■ Instructions for the task ■
Output the data exactly, with every line intact.

───── Dataset extract ─────

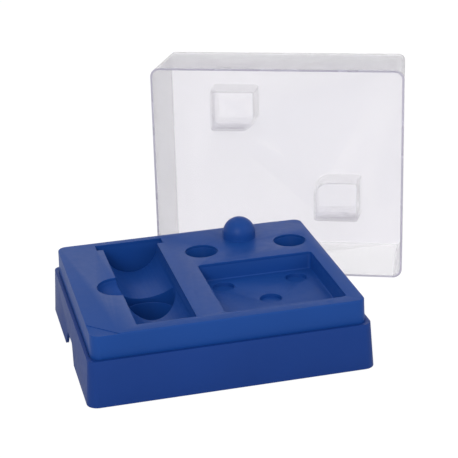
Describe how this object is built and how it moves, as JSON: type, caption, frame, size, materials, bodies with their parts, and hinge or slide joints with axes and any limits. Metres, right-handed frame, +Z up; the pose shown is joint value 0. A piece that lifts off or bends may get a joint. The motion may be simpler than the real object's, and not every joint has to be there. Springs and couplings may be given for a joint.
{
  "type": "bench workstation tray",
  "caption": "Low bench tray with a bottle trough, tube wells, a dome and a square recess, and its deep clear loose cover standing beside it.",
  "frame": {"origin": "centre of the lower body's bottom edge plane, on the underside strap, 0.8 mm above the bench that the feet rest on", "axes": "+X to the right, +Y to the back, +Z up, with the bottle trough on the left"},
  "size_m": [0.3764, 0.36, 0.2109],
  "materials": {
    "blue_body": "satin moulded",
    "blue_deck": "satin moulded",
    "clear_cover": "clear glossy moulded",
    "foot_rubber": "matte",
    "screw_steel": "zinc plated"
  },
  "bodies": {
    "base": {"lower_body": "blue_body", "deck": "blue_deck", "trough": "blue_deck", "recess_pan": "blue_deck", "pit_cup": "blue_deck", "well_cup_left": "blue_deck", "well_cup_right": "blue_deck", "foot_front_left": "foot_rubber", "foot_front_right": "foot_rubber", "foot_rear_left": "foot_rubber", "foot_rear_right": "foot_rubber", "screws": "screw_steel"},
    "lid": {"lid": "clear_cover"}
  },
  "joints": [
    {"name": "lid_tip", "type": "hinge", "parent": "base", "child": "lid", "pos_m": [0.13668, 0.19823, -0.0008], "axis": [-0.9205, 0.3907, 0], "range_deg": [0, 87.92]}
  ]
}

─────

■ Correct answer ■
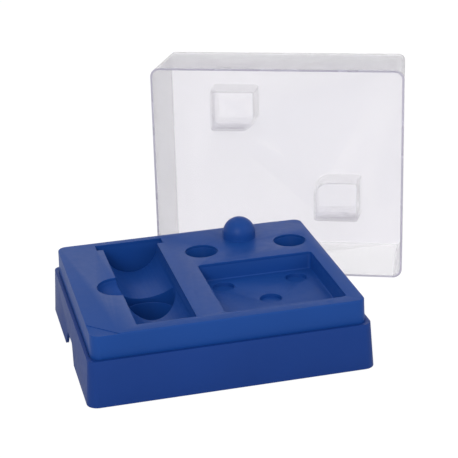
Describe how this object is built and how it moves, as JSON: type, caption, frame, size, materials, bodies with their parts, and hinge or slide joints with axes and any limits. Metres, right-handed frame, +Z up; the pose shown is joint value 0. A piece that lifts off or bends may get a joint. The motion may be simpler than the real object's, and not every joint has to be there. Springs and couplings may be given for a joint.
{
  "type": "bench workstation tray",
  "caption": "Low bench tray with a bottle trough, tube wells, a dome and a square recess, and its deep clear loose cover standing beside it.",
  "frame": {"origin": "centre of the lower body's bottom edge plane, on the underside strap, 0.8 mm above the bench that the feet rest on", "axes": "+X to the right, +Y to the back, +Z up, with the bottle trough on the left"},
  "size_m": [0.3764, 0.36, 0.2109],
  "materials": {
    "blue_body": "satin moulded",
    "blue_deck": "satin moulded",
    "clear_cover": "clear glossy moulded",
    "foot_rubber": "matte",
    "screw_steel": "zinc plated"
  },
  "bodies": {
    "base": {"lower_body": "blue_body", "deck": "blue_deck", "trough": "blue_deck", "recess_pan": "blue_deck", "pit_cup": "blue_deck", "well_cup_left": "blue_deck", "well_cup_right": "blue_deck", "foot_front_left": "foot_rubber", "foot_front_right": "foot_rubber", "foot_rear_left": "foot_rubber", "foot_rear_right": "foot_rubber", "screws": "screw_steel"},
    "lid": {"lid": "clear_cover"}
  },
  "joints": [
    {"name": "lid_tip", "type": "hinge", "parent": "base", "child": "lid", "pos_m": [0.13668, 0.19823, -0.0008], "axis": [-0.9205, 0.3907, 0], "range_deg": [0, 87.92]}
  ]
}